Performance matters. Here are practical steps to keep font loading fast:

  • Use font-display: swap so text appears immediately with a fallback font, then swaps once the web font loads.
  • Preload your most important font with <link rel="preload"> in the document head.
  • Only request the weights and styles you use. If your design needs Regular 400 and Bold 700, don't load italic variants you never reference.
  • Consider self-hosting fonts instead of relying on third-party CDN calls. This reduces DNS lookups and gives you more caching control.
  • Use variable fonts when available. A single variable font file can replace multiple static weight files. Inter and Roboto both have variable versions on Google Fonts.

How many font weights should you actually load?

For most web projects, three to four weights cover everything you need:

  • 400 (Regular) for body text
  • 600 or 700 (Semi-Bold or Bold) for headings
  • 300 (Light) for secondary text or large display headings (optional)
  • 400 Italic for emphasis in body copy (optional)

That's it. If you're loading 10 weights across two font families, you're shipping unnecessary bytes to every visitor.
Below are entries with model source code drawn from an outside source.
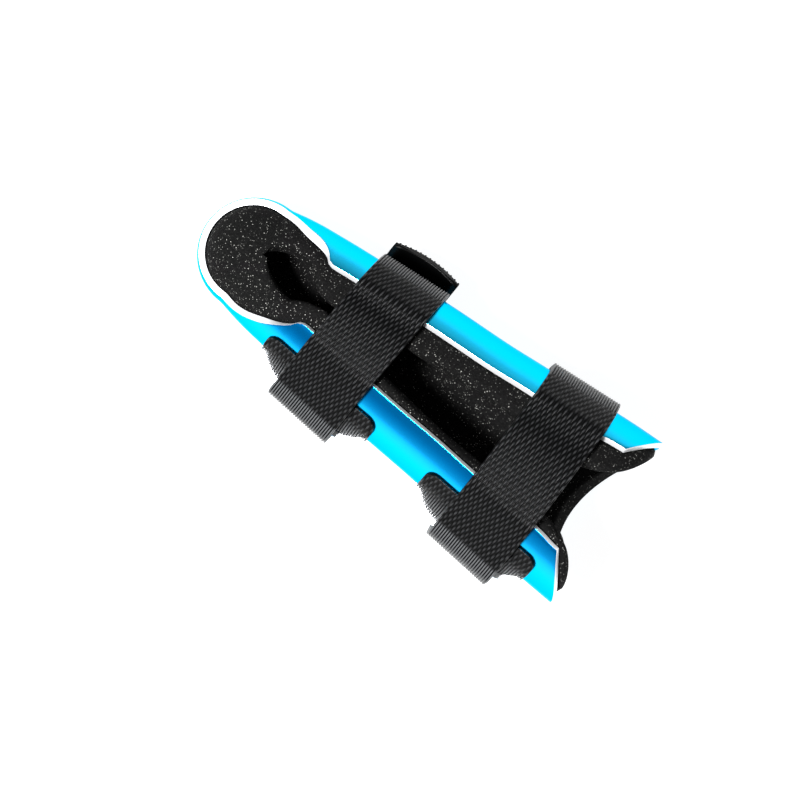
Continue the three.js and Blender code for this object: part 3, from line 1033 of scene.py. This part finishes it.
def makeCamera():
    turn, roll = math.radians(photo["turn"]), math.radians(photo["roll"])
    away = Vector((0, -math.sin(roll), math.cos(roll)))
    side = Vector((0, math.cos(roll), math.sin(roll)))
    along = Vector((1, 0, 0))
    right = along * math.cos(turn) + side * math.sin(turn)
    up = side * math.cos(turn) - along * math.sin(turn)
    placed = Matrix((right, up, away)).transposed().to_4x4()
    placed.translation = Vector(photo["target"]) + away * photo["distance"]
    data = bpy.data.cameras.new("photo_camera")
    data.sensor_width = photo["sensor"]
    scale = photo["pixelsPerMetre"] / photo["pixels"]
    data.lens = photo["sensor"] * photo["distance"] * scale
    data.clip_start, data.clip_end = 0.01, 10
    made = bpy.data.objects.new("photo_camera", data)
    made.matrix_world = placed
    scene.collection.objects.link(made)
    scene.camera = made


lights = {
    "key": {"place": (-0.16, -0.24, 0.6), "aim": (0, 0, 0.015), "size": 0.12, "power": 14},
}
# Brightness, and the share of the way up from which the sky is as bright as at the zenith
sky = {"horizon": 1.0, "zenith": 0.35, "reach": 0.45}


def makeLight(name):
    given = lights[name]
    data = bpy.data.lights.new(name, "AREA")
    data.size = given["size"]
    data.energy = given["power"]
    made = bpy.data.objects.new(name, data)
    made.location = given["place"]
    aim = Vector(given["aim"]) - Vector(given["place"])
    made.rotation_euler = aim.to_track_quat("-Z", "Y").to_euler()
    scene.collection.objects.link(made)


def makeSky():
    world = bpy.data.worlds.new("studio")
    world.use_nodes = True
    scene.world = world
    tree = world.node_tree
    place = addNode(tree, "TexCoord", "Generated", {}, {})
    height = addNode(tree, "SeparateXYZ", "Z", {}, {0: place})
    change = height.between(0.0, sky["reach"]) * (sky["zenith"] - sky["horizon"])
    background = tree.nodes["Background"]
    background.inputs["Color"].default_value = (1, 1, 1, 1)
    connect(tree, background.inputs["Strength"], sky["horizon"] + change)


ground = {"half": 0.6, "colour": (0.3, 0.3, 0.3, 1), "roughness": 0.9, "glow": 0.9}


def makeFloor():
    size = ground["half"]
    points = np.array([(-size, -size, 0), (size, -size, 0), (size, size, 0), (-size, size, 0)])
    look = Look(
        "white_ground",
        Base_Color=ground["colour"],
        Roughness=ground["roughness"],
        Emission_Color=(1, 1, 1, 1),
        Emission_Strength=ground["glow"],
    )
    floor = makeMesh("ground", points, [(0, 1, 2, 3)], [look.material])


makeCamera()
makeSky()
for name in lights:
    makeLight(name)
makeFloor()
scene.view_settings.view_transform = "Standard"
print("camera, lights and ground made")


def take(made, node):
    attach(made, "root")
    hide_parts(node)
    print(node, "made,", len(made.data.polygons), "faces")
    return made


take(makeShell(), "shell")
liner = take(makeFoam(), "foam_liner")
for name in straps:
    take(makeStrap(name), name)
for name, middle in zip(("web_distal", "web_proximal"), bridgeMiddles):
    take(makeWeb(name, middle), name)
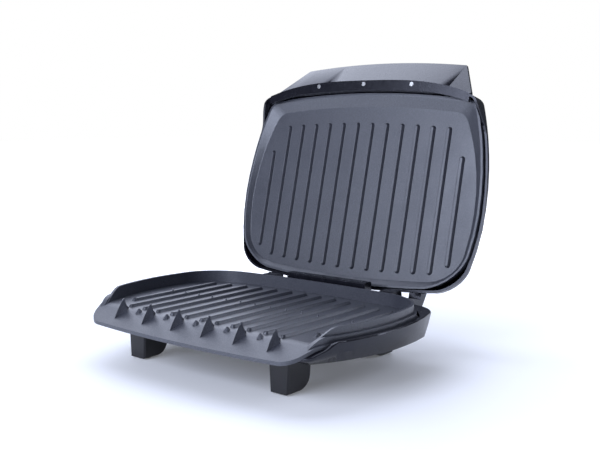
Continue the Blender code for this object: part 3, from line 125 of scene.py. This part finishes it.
# Depth of each finish's relief in metres
FINE_GRAIN_SHARE = 1 / 3
CASING_GRAIN_DEPTH = 0.00001
FOOT_GRAIN_DEPTH = 0.00003
RUBBER_DUST_DEPTH = 0.00005
STEEL_MARK_DEPTH = 0.00001
CERAMIC_SPECK_DEPTH = 0.00003

# Strength and tint of the reflections
PLATE_SPECULAR = 0.9
PLATE_TINT = (0.90, 0.93, 1.0, 1.0)
CASING_SPECULAR = 0.5
CASING_TINT = (0.84, 0.87, 1.0, 1.0)

# Second colour of each finish, as a share of the first or by itself
CASING_DARK_SHARE = 0.85
FOOT_DARK_SHARE = 0.8
RUBBER_DUST_SHARE = 2.2
STEEL_DARK_SHARE = 0.8
SHEATH_BLUE = (0.105, 0.115, 0.150)
SHIELD_DARK_SHARE = 0.85
CERAMIC_DARK_SHARE = 0.82
FLOOR_DARK_SHARE = 0.985

# Stage: lamps, floor and camera
Lamp = namedtuple("Lamp", "name size place target")
KEY_LAMP = Lamp("key_lamp", 0.9, (-0.22, -1.20, 0.60), (0.0, 0.05, 0.13))
TOP_LAMP = Lamp("top_lamp", 1.5, (-0.62, 0.60, 0.95), (0.0, 0.08, 0.18))
BACK_LAMP = Lamp("back_lamp", 0.7, (0.95, 0.75, 0.60), (0.0, 0.05, 0.10))
FLOOR_SIZE = 12.0
# Painted light of the floor: a glow that is weak near the grill as painted shade and full far from it
GLOW_COLOUR = (0.93, 0.955, 1.0, 1.0)
GLOW_REACH = (0.10, 0.75)
GLOW_STRENGTH = (0.10, 1.1)
WHITE = (1.0, 1.0, 1.0, 1.0)
SENSOR_WIDTH_MM = 36.0
VIEW_REACH = 50.0


def colour(name, description, default):
    """A colour that a user may change."""
    return FloatVectorProperty(name=name, description=description, subtype="COLOR", size=3,
                               min=0.0, max=1.0, default=default)


def share(name, description, default):
    """A share between nought and one that a user may change."""
    return FloatProperty(name=name, description=description, subtype="FACTOR", min=0.0, max=1.0,
                         default=default)


def length(name, description, default):
    """A length that a user may change."""
    return FloatProperty(name=name, description=description, subtype="DISTANCE", unit="LENGTH",
                         precision=5, min=0.0, default=default)


def turn(name, description, degrees):
    """An angle that a user may change."""
    return FloatProperty(name=name, description=description, subtype="ANGLE", unit="ROTATION",
                         default=math.radians(degrees))


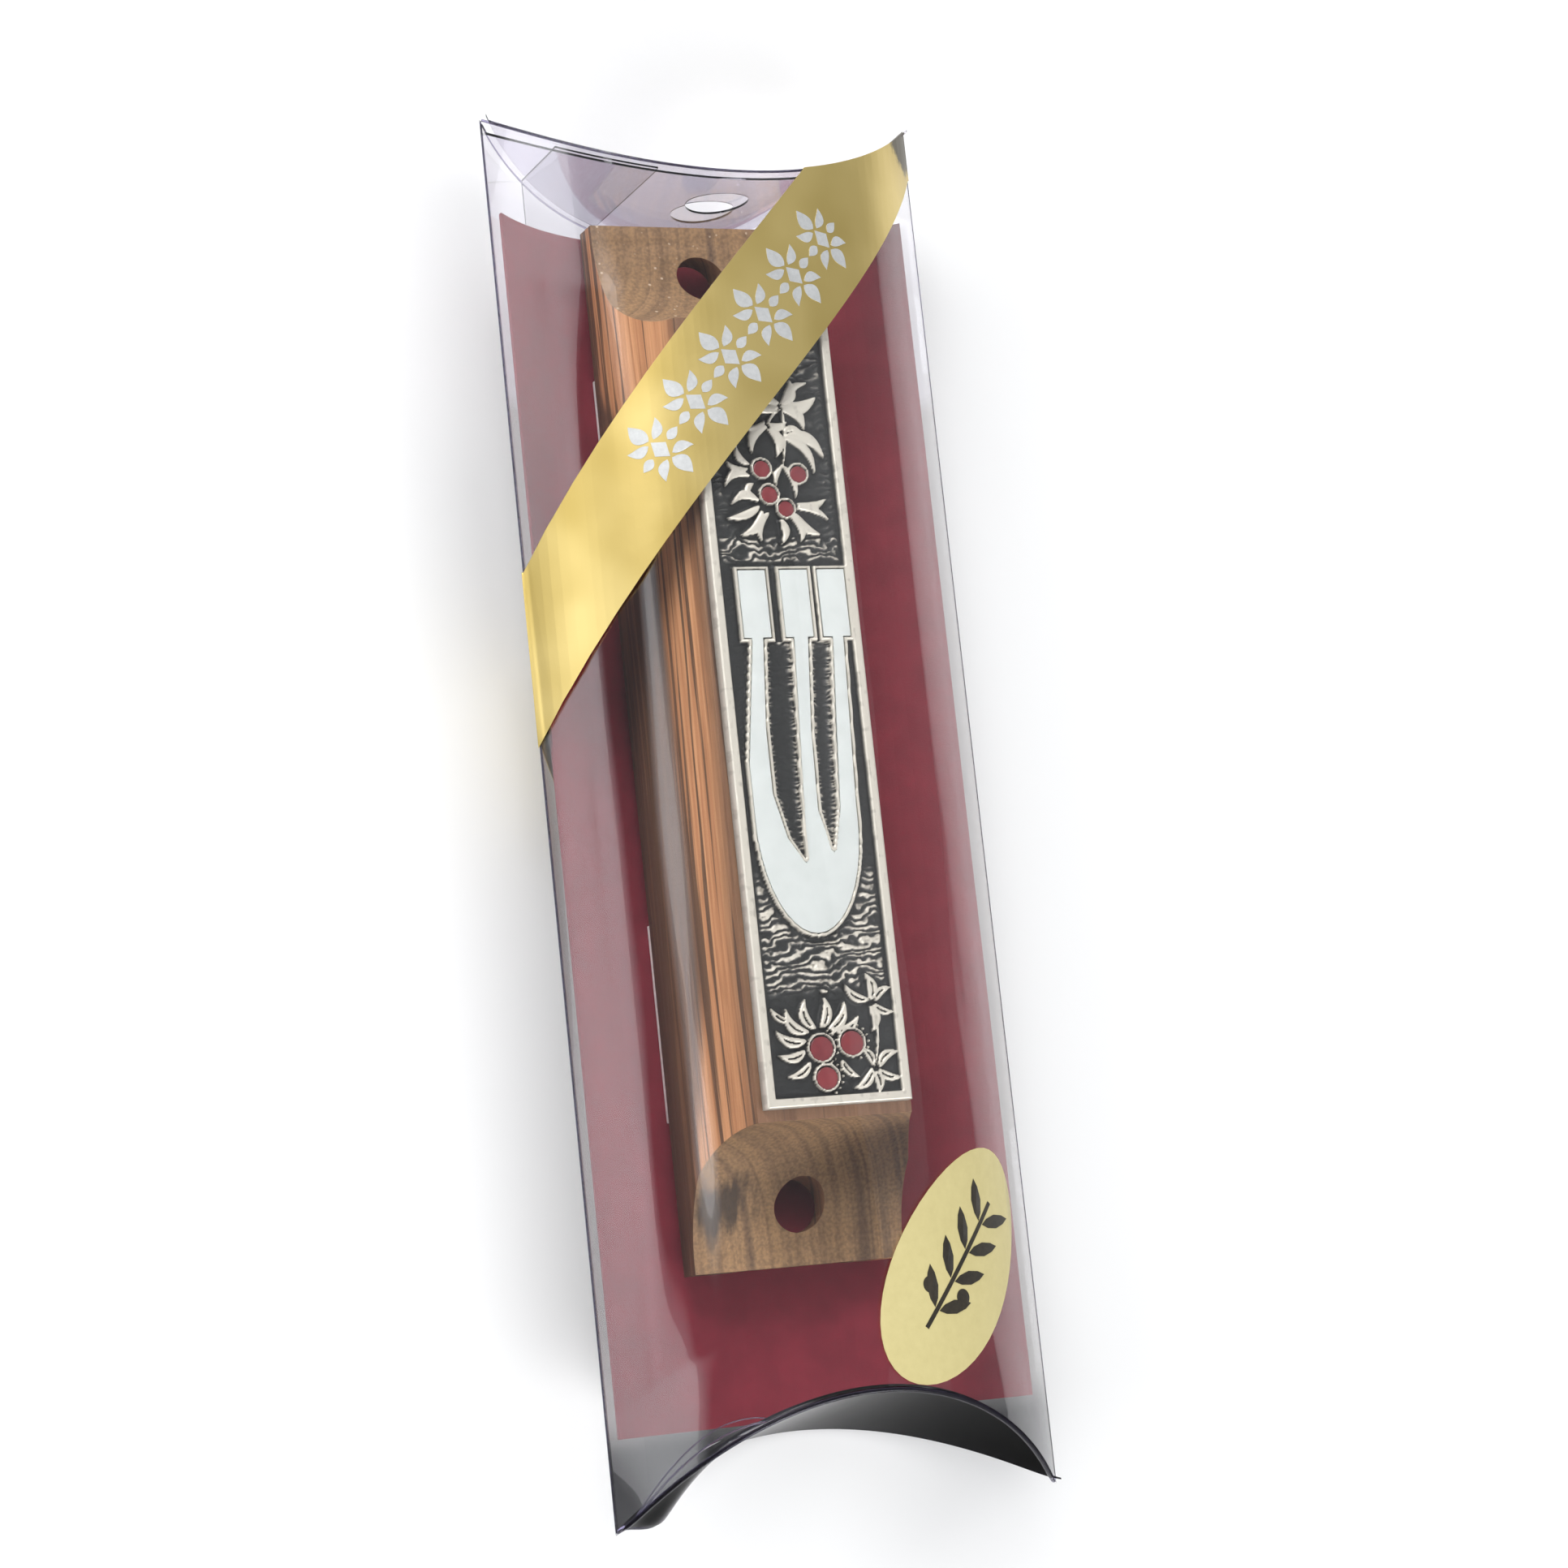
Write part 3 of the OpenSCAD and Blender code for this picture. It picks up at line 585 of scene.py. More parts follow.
bristle = 0.5 + 0.5 * np.sin((gy + soft_noise(gx, gy, 0.8, 0.4, 13) * 0.7) * 2 * np.pi / 0.55)
reach_in = 0.55 + 0.5 * soft_noise(gx, gy, 1.0, 0.5, 15)
side_fur = (1 - step(0.1, 1.0, np.maximum(letter, 0) / reach_in)) * bristle * (letter > 0)
ground_rise = ridges * (0.22 + 0.78 * open_field) * clear * 0.34 + grit * 0.06
ground_rise = ground_rise + np.where(between, side_fur * 0.26, side_fur * 0.05)

raised_part = np.maximum(relief, rim)
level = plate_ground + (plate_top - plate_ground) * raised_part
level = np.maximum(level, plate_ground + ground_rise * (1 - raised_part))
level = level - edge_round - 0.03 * soft_noise(gx, gy, 1.1, 1.1, 17) * raised_part
rub = step(0.55, 0.85, raised_part)
rub = np.maximum(rub, np.clip(ground_rise * 4.4 - 0.18, 0, 0.86) * (0.32 + 0.68 * open_field))
rub = np.maximum(rub, np.where(between, side_fur * 0.72, 0))
rim_line = np.exp(-((rim_in - 0.74) / 0.07) ** 2) * 0.3 * soft_noise(gx, gy, 0.5, 3.0, 19)
rub = np.clip(rub - rim_line - 0.22 * step(0.6, 0.9, soft_noise(gx, gy, 0.5, 0.7, 21)) * raised_part, 0, 1)
inside_letter = letter < -0.4
level = np.where(inside_letter, plate_ground, level)

wx = plate_mid.x + gx * MM
wy = plate_mid.y + gy * MM
wz = plate_low.z + np.minimum(level, 1.64) * MM
top_points = np.stack([wx, wy, wz], -1).reshape(-1, 3)
ring = list(range(cols)) + [r * cols + cols - 1 for r in range(1, rows)]
ring += [(rows - 1) * cols + c for c in range(cols - 2, -1, -1)] + [r * cols for r in range(rows - 2, 0, -1)]
foot_points = top_points[ring].copy()
foot_points[:, 2] = plate_low.z
plate_points = np.concatenate([top_points, foot_points])
base = len(top_points)
grid_at = np.arange(rows * cols).reshape(rows, cols)
quads = np.stack([grid_at[:-1, :-1], grid_at[:-1, 1:], grid_at[1:, 1:], grid_at[1:, :-1]], -1).reshape(-1, 4)
plate_faces = [tuple(int(k) for k in q) for q in quads]
ring_count = len(ring)
for i in range(ring_count):
    j = (i + 1) % ring_count
    plate_faces.append((ring[j], ring[i], base + i, base + j))
plate_faces.append(tuple(base + i for i in range(ring_count - 1, -1, -1)))
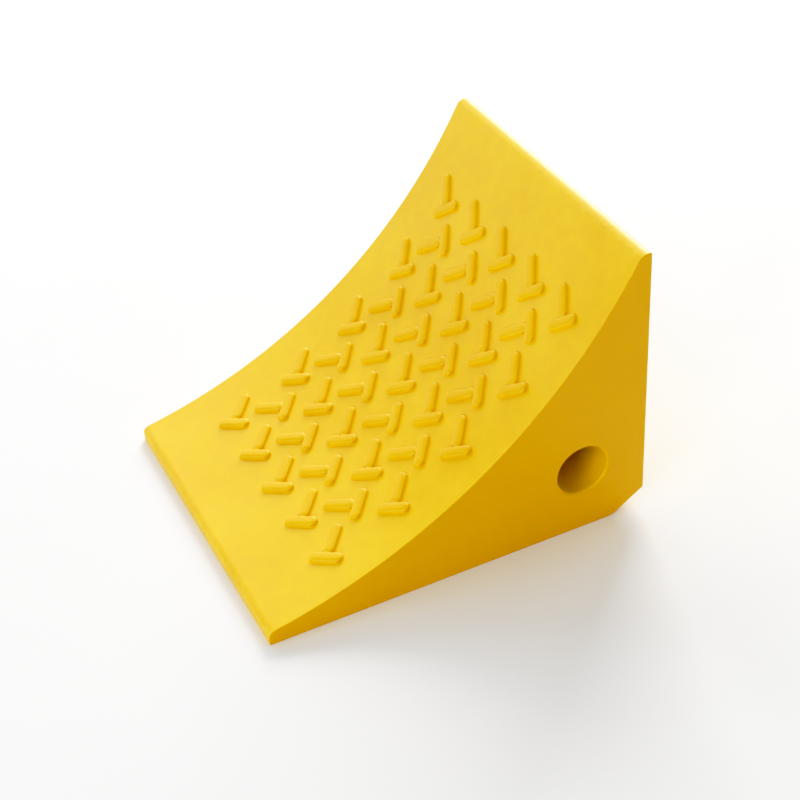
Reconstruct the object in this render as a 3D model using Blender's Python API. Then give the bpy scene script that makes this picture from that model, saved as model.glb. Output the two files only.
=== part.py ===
"""A moulded polyurethane wheel chock: one solid wedge with a concave tyre face.

Metres, +Z up. +X is the width, +Y runs from the thin nose to the tall back, and the origin is
on the ground, under the middle of the bounding box. The real chock is one casting, so the model
is one solid: the wedge, the raised tread on its face and the rope bore through its back corner.
"""

from math import asin, cos, pi, radians, sin, sqrt, tan

import bmesh
import bpy
from mathutils import Matrix, Vector

# Overall size
WIDTH = 0.174
LENGTH = 0.200
HEIGHT = 0.147

# Side outline
FACE_RADIUS = 0.2794  # the concave tyre face
NOSE_HEIGHT = 0.0074  # where the tyre face would meet the front plane
RIDGE_SETBACK = 0.0057  # from the back plane to where the tyre face would reach full height
RIDGE_FALL = radians(8)  # of the ridge's top, from its crown down to the back
HEEL_LENGTH = 0.0176  # sloping heel under the back, along Y
HEEL_HEIGHT = 0.0110

# Rounded corners of the outline
NOSE_ROUND = 0.0042
RIDGE_ROUND = 0.0060  # the crown, which runs smoothly into the tyre face
RIDGE_BACK_ROUND = 0.0013
HEEL_ROUND = 0.0100
CORNER_ROUND = 0.0008
SIDE_ROUND = 0.0004  # along both side faces

# Rope bore, straight through the width
BORE_Y = 0.0657
BORE_Z = 0.0351
BORE_RADIUS = 0.0135
BORE_RIM_ROUND = 0.0015

# Tread: raised T cleats on two interleaved grids, measured on the unrolled tyre face from its
# middle (across) and from the nose end of the arc (up the face)
CLEAT_PITCH_ACROSS = 0.02929
CLEAT_PITCH_UP = 0.03940
RISING_ROWS, RISING_COLUMNS = 5, 5
RISING_START = (-0.0527, 0.0413)
RISING_TURN = radians(45)  # the stem points up the face and to the left
FALLING_ROWS, FALLING_COLUMNS = 4, 4
FALLING_START = (-0.0397, 0.0687)
FALLING_TURN = radians(135)  # the stem points down the face and to the left
CLEAT_BAR_LENGTH = 0.0176
CLEAT_STEM_LENGTH = 0.0196
CLEAT_HALF_WIDTH = 0.0029
CLEAT_TOP_HALF_WIDTH = 0.0019
CLEAT_HEIGHT = 0.0020
CLEAT_SHOULDER = 0.0011
CLEAT_ROOT = 0.0012  # how far the cleat is sunk into the face

# Facets
FACE_STEPS = 48
CORNER_STEPS = 4
FALL_STEPS = 2
CROWN_STEPS = 8
SIDE_STEPS = 2
BORE_STEPS = 32
CLEAT_END_STEPS = 4

BODY_NAME = "chock_body"
BODY_COLOUR = (0.87, 0.50, 0.02, 1.0)
BODY_ROUGHNESS = 0.5
SMOOTH_ANGLE = radians(25)


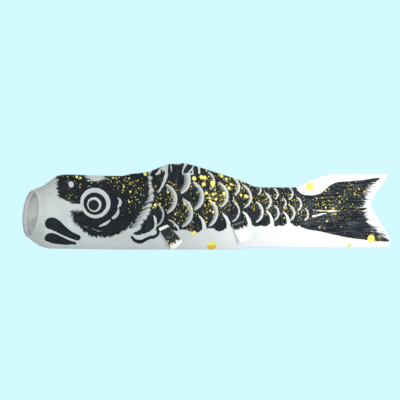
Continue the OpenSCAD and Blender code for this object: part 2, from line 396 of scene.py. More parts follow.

Quick-start checklist for your next project

  • ✅ Pick one heading font and one body font no more
  • ✅ Choose fonts from different classifications (sans + serif, or display + text)
  • ✅ Load only the weights you actually use (typically 400 and 700)
  • ✅ Set font-display: swap and define system fallbacks
  • ✅ Test on at least two operating systems and two screen sizes
  • ✅ Check your Lighthouse score before and after adding fonts
  • ✅ Use a pairing from this list as a starting point, then adjust sizes and spacing to match your layout

Start with one of the ten pairings listed above. Get the layout working with real content. Then fine-tune weights, letter spacing, and line height until the text feels right. Good font pairing isn't about finding a perfect match on paper it's about reading the result on a screen and knowing it works.